* **Directive**: Restate the whole listing exactly.

Data entries:
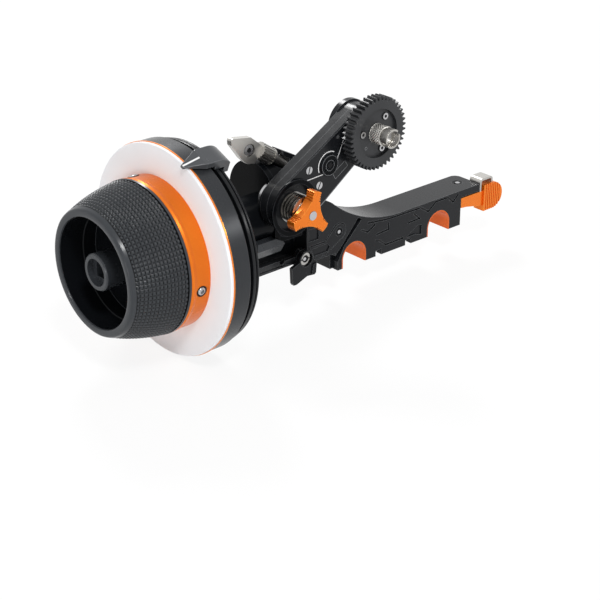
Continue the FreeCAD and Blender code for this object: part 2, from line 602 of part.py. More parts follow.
def gearbox_body():
    """The gearbox housing with its foot, hollow where the gears run."""
    body = new_body("gearbox_body")
    section = new_sketch(body, "YZ", "flange_right")
    box = box_outline("0")
    add_outline(section, box)
    pad(body, section, "box_right - flange_right")
    foot = new_sketch(body, "XZ", "-foot_back")
    add_outline(foot, [
        ("box_right", "rail_top"), ("box_right", "box_bottom + 1"), ("flange_right", "box_bottom + 1"),
        ("flange_right", "17.4"), ("foot_left", "16.2"), ("foot_left", "rail_top")])
    pad(body, foot, "foot_back + foot_front")
    case_bed_cuts(body)
    shaft_room = new_sketch(body, "YZ", "flange_right")
    add_circle(shaft_room, "axle_y", "axle_z", "bevel_bore")
    pocket(body, shaft_room, "box_right - flange_right - 2.2", ahead=True)
    cross_room_cut(body)
    front_cut(body, "-clamp_y + clamp_side", "clamp_side + block_back + 0.2", [
        clamp_point(along, up) for along, up in (
            ("-2.2", "-clamp_side"), ("clamp_hub_right + 0.5", "-clamp_side"),
            ("clamp_hub_right + 0.5", "clamp_seat"),
            ("block_end + 4", "clamp_seat"), ("block_end + 4", "block_high"), ("-2.2", "block_high"))])


def case_bed_cuts(body):
    """The flat bed that the spur pair's case and its lid sit in."""
    front_cut(body, "box_front + 2", "box_front - case_back + 2", circle_pair("case_r"))
    front_cut(body, "box_front + 2", "box_front - lid_back + 2",
        circles=[("pivot_x", "pivot_z", "case_r")])


def cross_room_cut(body):
    """Room for the bevel gear on the cross shaft."""
    front_cut(body, "case_back + 1", "case_back + 3.5", circles=[("cross_x", "axle_z", "case_cavity")])


def box_outline(grow):
    """Section of the gearbox across X: a flat foot under a half-round top, grown evenly."""
    front, back = "-box_front - " + grow, "box_back + " + grow
    shoulder = "box_top - box_corner"
    return [
        (front, "box_bottom - " + grow), (back, "box_bottom - " + grow), (back, shoulder),
        (front, shoulder, "box_corner + " + grow, "left")]


def gearbox_flange():
    """The cap on the gearbox's left end, with a bead round its rim."""
    body = new_body("gearbox_flange")
    section = new_sketch(body, "YZ", "box_left")
    add_outline(section, box_outline("flange_out"))
    add_circle(section, "axle_y", "axle_z", "flange_bore")
    pad(body, section, "flange_right - box_left")
    case_bed_cuts(body)
    cross_room_cut(body)


def neck_tube():
    """The tube between gearbox and wheel, with the dial's cover plate and two bearings."""
    tube = new_body("neck_tube")
    section = new_sketch(tube, "YZ", "tube_front")
    add_circle(section, "axle_y", "axle_z", "tube_r")
    add_circle(section, "axle_y", "axle_z", "tube_bore")
    pad(tube, section, "tube_back - tube_front")
    case_bed_cuts(tube)
    turned_x("dial_cover", [
        ("plate_hub_front", "tube_r"), ("cover_back", "tube_r"), ("cover_back", "cover_r - 1"),
        ("cover_back - 0.8", "cover_r"), ("cover_front", "cover_r"), ("cover_front", "index_bore"),
        ("plate_hub_front", "index_bore")], **AXLE)
    for name, start in (("bearing_front", "tube_front + 0.5"),
            ("bearing_rear", "tube_back - 9 - bearing_long")):
        turned_x(name, ring(start, start + " + bearing_long", "axle_r + run_fit", "tube_bore"), **AXLE)


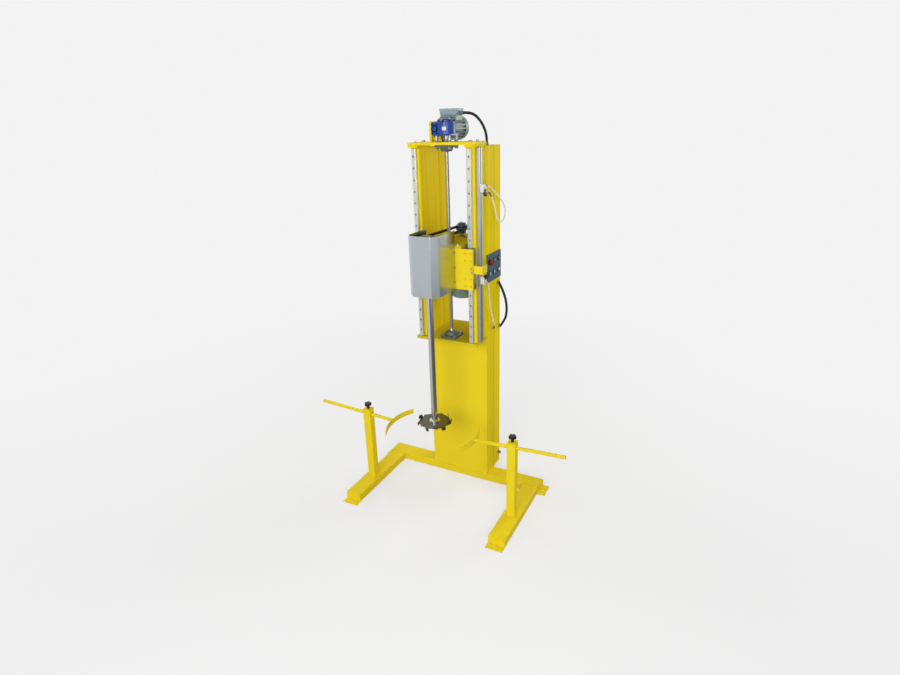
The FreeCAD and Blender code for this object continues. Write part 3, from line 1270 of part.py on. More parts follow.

* **Worked answer**:
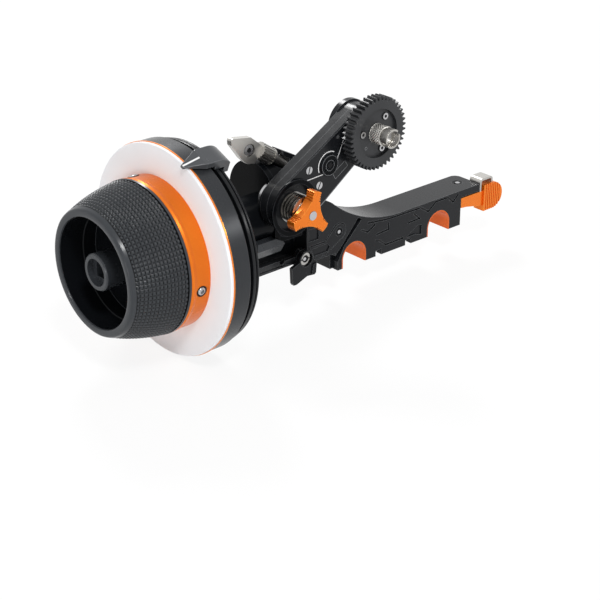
Continue the FreeCAD and Blender code for this object: part 2, from line 602 of part.py. More parts follow.
def gearbox_body():
    """The gearbox housing with its foot, hollow where the gears run."""
    body = new_body("gearbox_body")
    section = new_sketch(body, "YZ", "flange_right")
    box = box_outline("0")
    add_outline(section, box)
    pad(body, section, "box_right - flange_right")
    foot = new_sketch(body, "XZ", "-foot_back")
    add_outline(foot, [
        ("box_right", "rail_top"), ("box_right", "box_bottom + 1"), ("flange_right", "box_bottom + 1"),
        ("flange_right", "17.4"), ("foot_left", "16.2"), ("foot_left", "rail_top")])
    pad(body, foot, "foot_back + foot_front")
    case_bed_cuts(body)
    shaft_room = new_sketch(body, "YZ", "flange_right")
    add_circle(shaft_room, "axle_y", "axle_z", "bevel_bore")
    pocket(body, shaft_room, "box_right - flange_right - 2.2", ahead=True)
    cross_room_cut(body)
    front_cut(body, "-clamp_y + clamp_side", "clamp_side + block_back + 0.2", [
        clamp_point(along, up) for along, up in (
            ("-2.2", "-clamp_side"), ("clamp_hub_right + 0.5", "-clamp_side"),
            ("clamp_hub_right + 0.5", "clamp_seat"),
            ("block_end + 4", "clamp_seat"), ("block_end + 4", "block_high"), ("-2.2", "block_high"))])


def case_bed_cuts(body):
    """The flat bed that the spur pair's case and its lid sit in."""
    front_cut(body, "box_front + 2", "box_front - case_back + 2", circle_pair("case_r"))
    front_cut(body, "box_front + 2", "box_front - lid_back + 2",
        circles=[("pivot_x", "pivot_z", "case_r")])


def cross_room_cut(body):
    """Room for the bevel gear on the cross shaft."""
    front_cut(body, "case_back + 1", "case_back + 3.5", circles=[("cross_x", "axle_z", "case_cavity")])


def box_outline(grow):
    """Section of the gearbox across X: a flat foot under a half-round top, grown evenly."""
    front, back = "-box_front - " + grow, "box_back + " + grow
    shoulder = "box_top - box_corner"
    return [
        (front, "box_bottom - " + grow), (back, "box_bottom - " + grow), (back, shoulder),
        (front, shoulder, "box_corner + " + grow, "left")]


def gearbox_flange():
    """The cap on the gearbox's left end, with a bead round its rim."""
    body = new_body("gearbox_flange")
    section = new_sketch(body, "YZ", "box_left")
    add_outline(section, box_outline("flange_out"))
    add_circle(section, "axle_y", "axle_z", "flange_bore")
    pad(body, section, "flange_right - box_left")
    case_bed_cuts(body)
    cross_room_cut(body)


def neck_tube():
    """The tube between gearbox and wheel, with the dial's cover plate and two bearings."""
    tube = new_body("neck_tube")
    section = new_sketch(tube, "YZ", "tube_front")
    add_circle(section, "axle_y", "axle_z", "tube_r")
    add_circle(section, "axle_y", "axle_z", "tube_bore")
    pad(tube, section, "tube_back - tube_front")
    case_bed_cuts(tube)
    turned_x("dial_cover", [
        ("plate_hub_front", "tube_r"), ("cover_back", "tube_r"), ("cover_back", "cover_r - 1"),
        ("cover_back - 0.8", "cover_r"), ("cover_front", "cover_r"), ("cover_front", "index_bore"),
        ("plate_hub_front", "index_bore")], **AXLE)
    for name, start in (("bearing_front", "tube_front + 0.5"),
            ("bearing_rear", "tube_back - 9 - bearing_long")):
        turned_x(name, ring(start, start + " + bearing_long", "axle_r + run_fit", "tube_bore"), **AXLE)


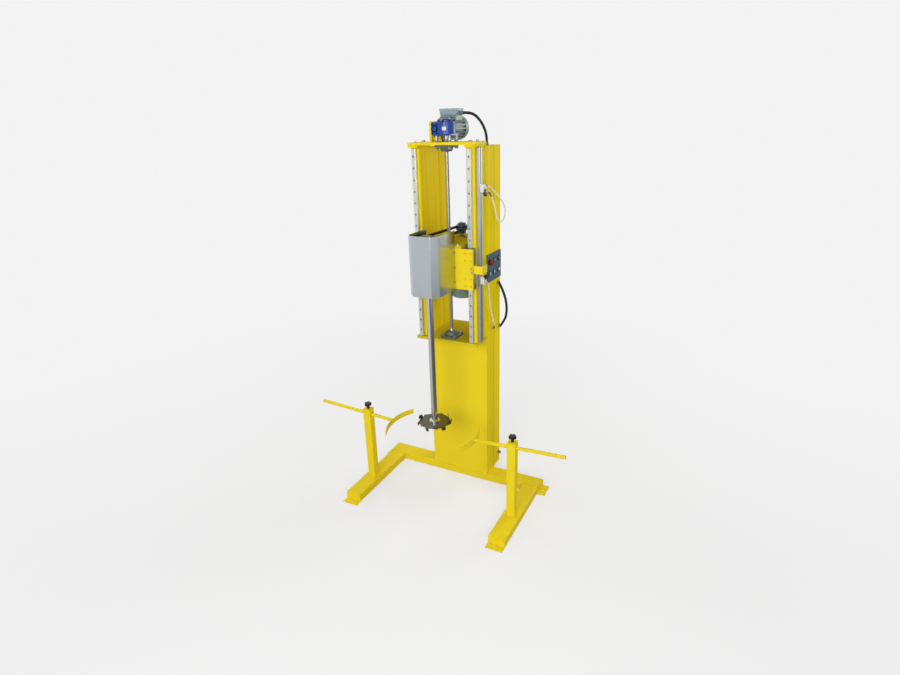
The FreeCAD and Blender code for this object continues. Write part 3, from line 1270 of part.py on. More parts follow.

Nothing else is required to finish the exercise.